The name Thermes suggests a possible association with thermal springs or a locality that carried that toponym, a naming pattern found across the Aegean where settlements or features near warm springs took the Greek word for heat. Whether the church at this site was dedicated to a specific saint, built at a particular period, or associated with a known historical event is not documented in available sources.
What is clear from the broader pattern of Tinos's ecclesiastical history is that small rural churches on the island were typically built between the Byzantine period and the late nineteenth century, often on sites of earlier devotional use. Many were constructed by local stonemasons using the island's own marble and schist, and a significant number fell into disrepair as rural depopulation accelerated through the twentieth century. The ruins at Thermes are part of this wider story of a densely churched island whose ecclesiastical infrastructure has always exceeded the capacity of its declining rural population to maintain it.

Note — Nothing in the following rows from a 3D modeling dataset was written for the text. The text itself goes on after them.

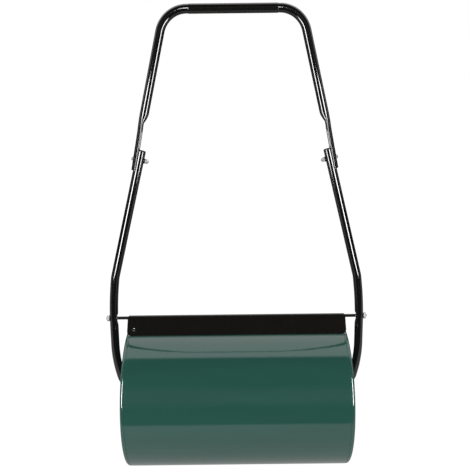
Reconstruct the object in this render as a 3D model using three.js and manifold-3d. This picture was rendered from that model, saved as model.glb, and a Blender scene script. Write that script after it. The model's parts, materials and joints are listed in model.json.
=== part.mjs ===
// A push lawn roller: a fillable steel drum on a fixed axle, two bent tube arms, a U-shaped upper handle that
// is bolted to them, and a scraper plate that hangs from a cross rod and rests on the drum.
// Millimetres. +X runs along the axle, +Z is up, and the scraper leans towards -Y. The origin is on the ground,
// straight below the middle of the drum.

import * as THREE from 'three';
import { mergeVertices } from 'three/addons/utils/BufferGeometryUtils.js';
import Module from 'manifold-3d';

const wasm = await Module();
wasm.setup();

// ---- driving dimensions ----

const GAP = 0.3;                  // room left between pieces that touch on the real roller
const THROUGH = 60;               // length of a drill that has to pass right through a tube

const DRUM_RADIUS = 160;
const DRUM_HALF_WIDTH = 250;
const DRUM_FACETS = 48;
const SHEET = 1.5;                // drum and tube wall
const RIM_RADIUS = 10;            // rounded rim where a pressed end meets the shell
const RIM_INNER = 128;            // inner edge of the flat rim
const PANEL_RADIUS = 118;         // edge of the recessed panel
const PANEL_DEPTH = 13;           // how far the panel lies behind the rim
const HUB_RADIUS = 36;
const HUB_DEPTH = 4;              // how far the hub's face lies behind the rim

const CORE_RADIUS = 21;
const CORE_WALL = 2;
const CORE_FACETS = 24;
const AXLE_RADIUS = 8;
const AXLE_END_RADIUS = 6;
const AXLE_HALF_LENGTH = 276;
const BUSH_LENGTH = 30;
const FLANGE_RADIUS = 20;
const FLANGE = 3;

const PLUG_ORBIT = 84;            // distance of the filler from the drum's axis
const PLUG_ANGLE = Math.PI / 4;   // turned away from the arm at rest
const BOSS_RADIUS = 20;
const BOSS_BORE = 14.3;
const BOSS_STAND = 3;             // how far the boss stands out of the panel
const BOSS_DEPTH = 14;
const SEAL = 2;
const PLUG_HEAD = 7;
const PLUG_SHANK = 12;

const TUBE_RADIUS = 9.5;
const ARM_SIDES = 16;
const EYE_X = 262;                // middle plane of the flattened arm end at the axle
const EYE_HALF_THICKNESS = 2.5;
const EYE_HALF_WIDTH = 13.6;
const EYE_LENGTH = 30;            // flat length, measured from the rounded end
const EYE_BLEND = 28;             // length over which the tube is flattened
const EYE_START_Z = DRUM_RADIUS - EYE_HALF_WIDTH;
// Corners of an arm's centre line, as x, z and bend radius.
const ARM_CORNERS = [
	[EYE_X, EYE_START_Z],
	[EYE_X, 176, 40],
	[280.6, 246, 300],
	[279.6, 383, 860],
	[271.9, 446, 60],
	[199.6, 731],
];

const HANDLE_TOP = 1019;          // height of the top bar's centre line
const HANDLE_CORNER_X = 140.5;
const HANDLE_BEND = 57;
const LEG_LEAN = THREE.MathUtils.degToRad(13.3);
const SADDLE_LEAN = THREE.MathUtils.degToRad(11.5);
const SADDLE_LENGTH = 79;         // pressed half-round length at each leg's end
const SADDLE_OVERLAP = 44;        // part of it that cups the arm
const SADDLE_BLEND = 46;          // length over which the round leg is pressed
const SADDLE_HALF_ANGLE = THREE.MathUtils.degToRad(75);
const SADDLE_STEPS = 4;           // points along half of a saddle arc
const SADDLE_INNER = TUBE_RADIUS + GAP;
const SADDLE_THICKNESS = 3.4;
const GRIP_HALF_LENGTH = 91;
const GRIP_RADIUS = 10.3;
const GRIP_SIDES = 24;

const BOLT_DOWN = 20.5;           // distance of the handle bolt below the arm's top end
const BOLT_RADIUS = 3;
const BOLT_HEAD_RADIUS = 4.8;
const BOLT_HEAD = 3.2;
const HANDLE_WASHER = 1.6;
const HANDLE_WASHER_RADIUS = 5.6;
const DOME_NUT_HEX = 4;           // length of the nut's hexagon
const DOME_NUT_LENGTH = 8;
const BOLT_IN_NUT = 4.8;

const ROD_Z = 350;
const ROD_RADIUS = 3.55;
const ROD_THREAD_RADIUS = 4;
const ROD_HALF_LENGTH = 296.8;
const ROD_NUT = 5.5;
const DIMPLE_DEPTH = 3.4;         // the tube is squeezed on its inner side where the rod enters
const DIMPLE_HALF_LENGTH = 15;

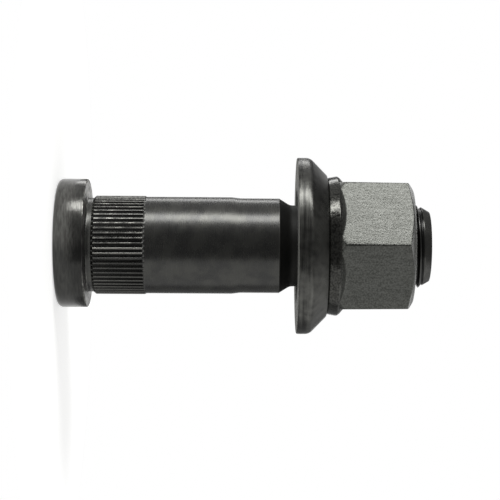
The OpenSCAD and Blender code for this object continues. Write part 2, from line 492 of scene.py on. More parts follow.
@dataclass
class Nut:
    """Hexagon nut: thin skirt with a rolled lip, round seat, collar, hexagon and threaded bore."""

    height: float = 22.4
    flat_r: float = 16.6
    draft: float = 0.75
    corner_r: float = 19.05
    hex_turn: float = -0.8
    collar_base_r: float = 18.05
    collar_r: float = 18.45
    collar_h: float = 2.4
    knee_share: float = 0.9
    blend_h: float = 2.53
    blend_in: float = 2.05
    seat_r: float = 26.0
    skirt_r: float = 12.6
    lip_r: float = 14.15
    lip_h: float = 0.7
    skirt_bore_r: float = 11.35
    skirt_bore_len: float = 2.1
    mouth_break: float = 0.3
    countersink_r: float = 11.9
    bore_r: float = 11.05
    bore_play: float = 0.08
    minor_r: float = 10.2
    lead_slope: float = 0.4
    edge: float = 0.28
    blend_rows: float = 3.4
    end_rows: float = 3.6
    thread: ScrewThread = field(default_factory=ScrewThread)
    end_depths: tuple[float, ...] = (0.0, 0.22, 0.78, 1.25, 1.85, 2.2)
    end_radii: tuple[float, ...] = (15.0, 15.6, 16.4, 17.3, 19.05, 20.2)
    corner_columns: tuple[float, ...] = (-1.2, -0.8, -0.5, -0.25, 0.0, 0.25, 0.5, 0.8, 1.2)

    def __post_init__(self) -> None:
        """Takes the nut's ends from the frame and works out the columns' angles."""
        low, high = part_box("hex_nut")
        self.skirt_z = low.z / MM
        self.end_z = high.z / MM
        self.base_z = self.end_z - self.height
        self.collar_top = self.base_z + self.collar_h
        self.knee_z = self.base_z + self.knee_share * self.collar_h
        self.seat_z = self.base_z + math.sqrt(self.seat_r**2 - self.collar_base_r**2)
        flat = np.linspace(self.corner_columns[-1], 60 + self.corner_columns[0], 27)[1:-1]
        sector = np.append(np.array(self.corner_columns), flat)
        corners = self.hex_turn + 30 + 60 * np.arange(6)
        columns = np.radians((corners[:, None] + sector).ravel())
        self.columns = np.append(columns, columns[0] + TURN)

    def turned(self, profile: np.ndarray) -> np.ndarray:
        """Turns a profile of (radius, height) points round the axis, on the nut's columns."""
        return sweep(profile[:, 0], profile[:, 1], self.columns)

    def skirt(self) -> np.ndarray:
        """Turns the skirt's plain bore and mouth, its rolled lip and wall, and the round seat.

        The seat is part of a sphere: its height is the centre's less the root of the radius
        squared minus the distance from the axis squared.

        Returns:
            Points of shape rows by columns by 3.
        """
        mouth = np.array([
            [self.skirt_bore_r, self.skirt_z + self.skirt_bore_len],
            [self.skirt_bore_r, self.skirt_z + self.mouth_break],
            [self.skirt_bore_r + self.mouth_break, self.skirt_z],
        ])
        half = self.lip_h / 2
        lip = arc((self.lip_r - half, self.skirt_z + half), half, -90, 90, 8)
        wall = np.array([
            [self.skirt_r + 0.5, self.skirt_z + self.lip_h + 0.15],
            [self.skirt_r, self.skirt_z + self.lip_h + 0.45],
        ])
        radii = np.linspace(self.skirt_r, self.collar_base_r - 0.4, 10)
        seat = np.stack([radii, self.seat_z - np.sqrt(self.seat_r**2 - radii**2)], axis=1)
        rim = np.array([[self.collar_base_r - 0.12, self.base_z - 0.15], [self.collar_base_r, self.base_z]])
        return self.turned(np.concatenate([mouth, lip, wall, seat, rim]))

    def hexagon(self, angles: np.ndarray, heights: np.ndarray) -> np.ndarray:
        """Gives the radius of the drafted hexagon, its corners rounded.

        Each flat's radius is its distance from the axis over the cosine of the angle from its
        normal, and the two flats next to an angle meet by a rounded minimum.

        Args:
            angles: Angle of each point in radians.
            heights: Height of each point.

        Returns:
            The radius at each point.
        """
        across = np.degrees(angles) - self.hex_turn
        near = np.radians((across + 30) % 60 - 30)
        flat = self.flat_r - (heights - self.collar_top) * math.tan(math.radians(self.draft))
        beside = np.radians(60) - np.abs(near)
        faces = smooth_min(flat / np.cos(near), flat / np.cos(beside), self.edge)
        return smooth_min(faces, np.full_like(faces, self.corner_r), self.edge)

    def outline(self, angles: np.ndarray, heights: np.ndarray) -> np.ndarray:
        """Gives the nut's outer radius at each angle and height.

        It is the hexagon, cut at both ends by turned shapes, joined to the collar. The collar
        widens a little, stands straight and falls along an S curve to the flats.

        Args:
            angles: Angle of each point in radians.
            heights: Height of each point.

        Returns:
            The radius at each point.
        """
        side = np.interp(heights, [self.base_z, self.knee_z], [self.collar_base_r, self.collar_r])
        fall = smooth_step(heights, self.collar_top, self.collar_top + self.blend_h)
        past = np.maximum(heights - self.collar_top - self.blend_h, 0.0)
        collar = side - self.blend_in * fall - 1.5 * past
        depths = self.end_z - heights
        offsets = (-0.2, -0.1, 0.0, 0.1, 0.2)
        end = np.mean([np.interp(depths + way, self.end_depths, self.end_radii) for way in offsets], axis=0)
        under = self.collar_r - 0.5 + 0.62 * (heights - self.collar_top - 0.1)
        cut = smooth_min(smooth_min(self.hexagon(angles, heights), end, self.edge), under, self.edge)
        low = np.where(heights < self.collar_top, 0.0, cut)
        return smooth_max(collar, low, self.edge)

    def outside(self) -> np.ndarray:
        """Makes the collar, the hexagon and its domed end, with close rows at the bends.

        Returns:
            Points of shape rows by columns by 3.
        """
        stops = (self.base_z, self.knee_z, self.collar_top, self.collar_top + self.blend_rows,
                 self.end_z - self.end_rows, self.end_z)
        rows = [np.linspace(low, high, count)[:-1]
                for low, high, count in zip(stops, stops[1:], (4, 4, 32, 10, 36))]
        heights = np.concatenate([*rows, [self.end_z, self.end_z]])[:, None] + 0.0 * self.columns
        radii = self.outline(self.columns + 0.0 * heights, heights)
        radii[0] = self.collar_base_r
        radii[-1] = self.countersink_r
        return sweep(radii, heights, self.columns)

    def bore(self) -> np.ndarray:
        """Makes the threaded bore from the countersink down to the skirt's plain bore.

        The bore is the stud's thread made wider by the play, held between its minor and major
        radius and cut by the cones of both its ends.

        Returns:
            Points of shape rows by columns by 3.
        """
        low = self.skirt_z + self.skirt_bore_len
        heights = self.thread.heights(self.columns, low, self.end_z)
        wide = self.thread.radius(self.columns, heights) + self.bore_play
        cut = np.clip(wide, self.minor_r, self.bore_r)
        sink = self.countersink_r - (self.end_z - heights)
        lead = self.skirt_bore_r - self.lead_slope * (heights - low)
        radii = np.maximum(np.maximum(cut, sink), lead)
        return sweep(radii, heights, self.columns)[::-1]

    def build(self) -> bpy.types.Object:
        """Makes the whole nut as one closed mesh that replaces its solid.

        Returns:
            The piece, which rides on its body in place of the solid.
        """
        skin = Skin()
        for grid in (self.skirt(), self.outside(), self.bore()):
            skin.add(grid)
        made = skin.piece("nut_body", crease=40)
        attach(made, Body.NUT.value)
        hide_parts("hex_nut")
        return made


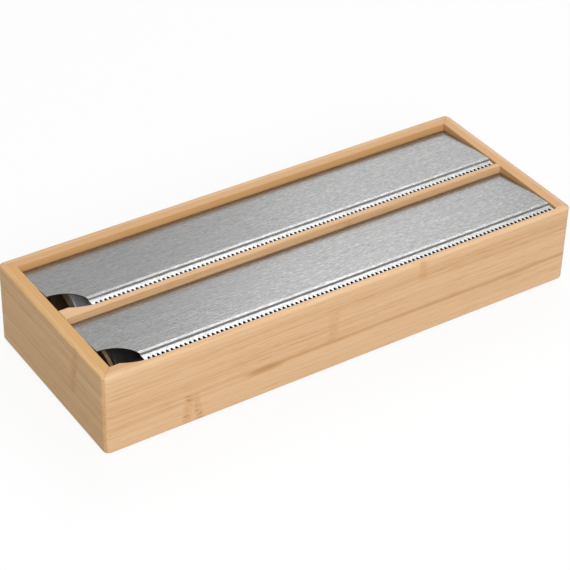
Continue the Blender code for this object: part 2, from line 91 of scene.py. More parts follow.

Tinos became a major pilgrimage center in the modern era following the discovery of the miraculous icon of the Panagia Evangelistria in 1823, an event that reinforced the island's identity as a place of Orthodox devotion. The ruined sites in the countryside are, in a sense, the quieter counterpart to that famous icon and basilica — evidence of a much older, more dispersed pattern of religious life across the whole island.